Seorang kawan mengajakku silaturahim ke seorang kawan di Poncokusumo. Daerah ini luar biasa indah, sisi timur Malang yang sudah sangat dengan Bromo, di kaki perbukitan Tengger. Kata penyair, seolah sepenggal taman surga pernah 'cuwil' dan cuwilan itu jatuh di Poncokusumo ini.

Siang itu kami duduk melingkar di ruang tamu beliau. Kami makan siang dengan sangat lahap. Para santri, maksudku santri beliau, melayani dengan tingkat ke-tawadluk-an yang kayaknya aku belum pernah lihat ada mahasiswa begini tawadluk ke dosennya. Kami berbincang dengan tuan rumah sangat gayeng. Tentang banyak hal. Tentang cerita2 yang dalam tulisan kemarin aku sebut cerita kaki langit.

Dua Imam besar ini bersahabat. Saling berkunjung bersilaturahim di waktu2 senggang. Yang satu menjamu yang satu dijamu. "Aku amat menikmati setiap hidangan yang Sampiyan sajikan. Aku menikmati dengan tingkat kepuasan sangat tinggi. Karena aku tahu, yang Sampiyan sajikan pastilah sepenuhnya halal. Dan, itu menjadikan ibadahku terasa sangat enteng, dan terasa amat lezat".

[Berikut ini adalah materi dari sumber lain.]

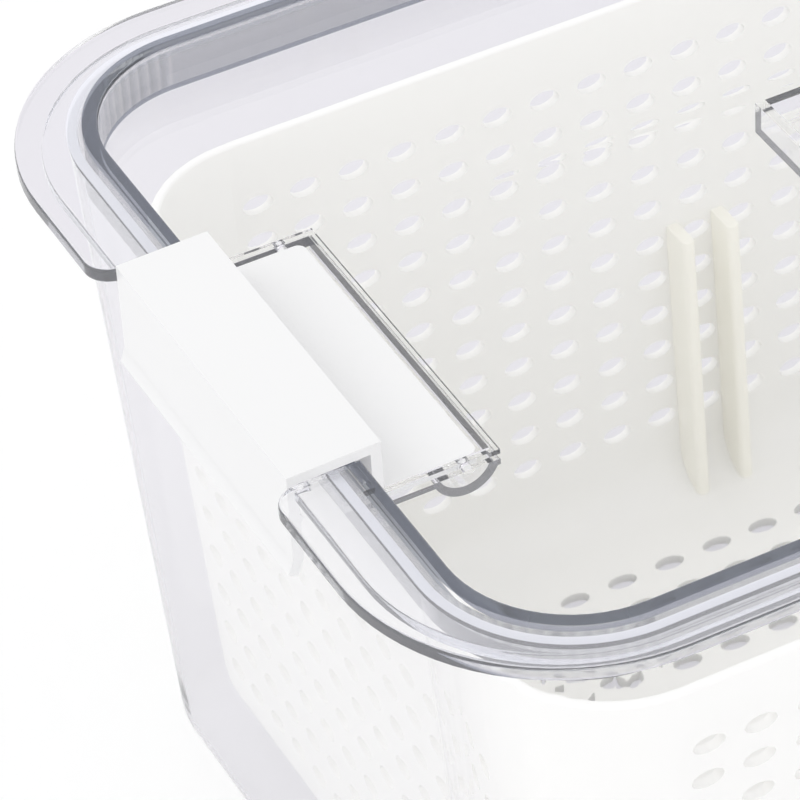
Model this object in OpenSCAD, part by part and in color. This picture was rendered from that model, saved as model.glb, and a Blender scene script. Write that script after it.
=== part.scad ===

Mudah2an ingatanku masih sangat baik. Kedua Imam yang aku tulis diatas adalah Imam Syafi'i dan Imam Hambali.

Boleh aku bertamu ke tempat Sampiyan agar aku juga dapat menikmati kelezatan dalam beribadah?

Minggu, 08 Maret 2009

Cerita kaki langit (2): Menggendong ibuku.

Setiap kali ingat ibuku nan jauh di kampung halaman, aku ingat cerita ini. Seolah tiba-tiba saja aku dihadapkan pada sebuah cermin, yang dengannya aku menjadi tahu, dan harus aku katakan, belum seujung kuku apa yang telah aku lakukan pada ibuku.

Di sebuah musim haji ketika itu, seorang sahabat menemui Rosululloh SAW.

"Ya Rosul, dengan segenap takdzim dan tawadlukku, aku telah menggendong ibuku selama tiga bulan ini. Beliau ingin sekali menunaikan ibadah haji, dan aku telah menggendongnya melintasi terik padang pasir, dari kampung halamanku sampai ke Mekkah ini. Tidak kurang dari tiga bulan lamanya. Apakah cukup takdzim dan tawadlukku kepada ibuku?"

Sangat kebapakan, dan singkat sekali Rosululloh menjawab, "Belum."

Hemmm.... Kalau aku meng-akumulasikan segala hal yang telah aku lakukan untuk ibuku sampai hari ini, dan kemudian aku konversikan kedalam hari-gendong-panas-terik, ah... rasanya tak lebih dari satu hari-gendong-panas-terik. Tidak lebih. Bahkan, mungkin kurang.

Indahnya hari2 Sampiyan semua, karena Sampiyan telah jauh melampaui aku. Kuantisasi takdzim dan tawadluk Sampiyan ke ibu Sampiyan tentulah sudah dekat dengan angka 30 hari-gendong-panas-terik.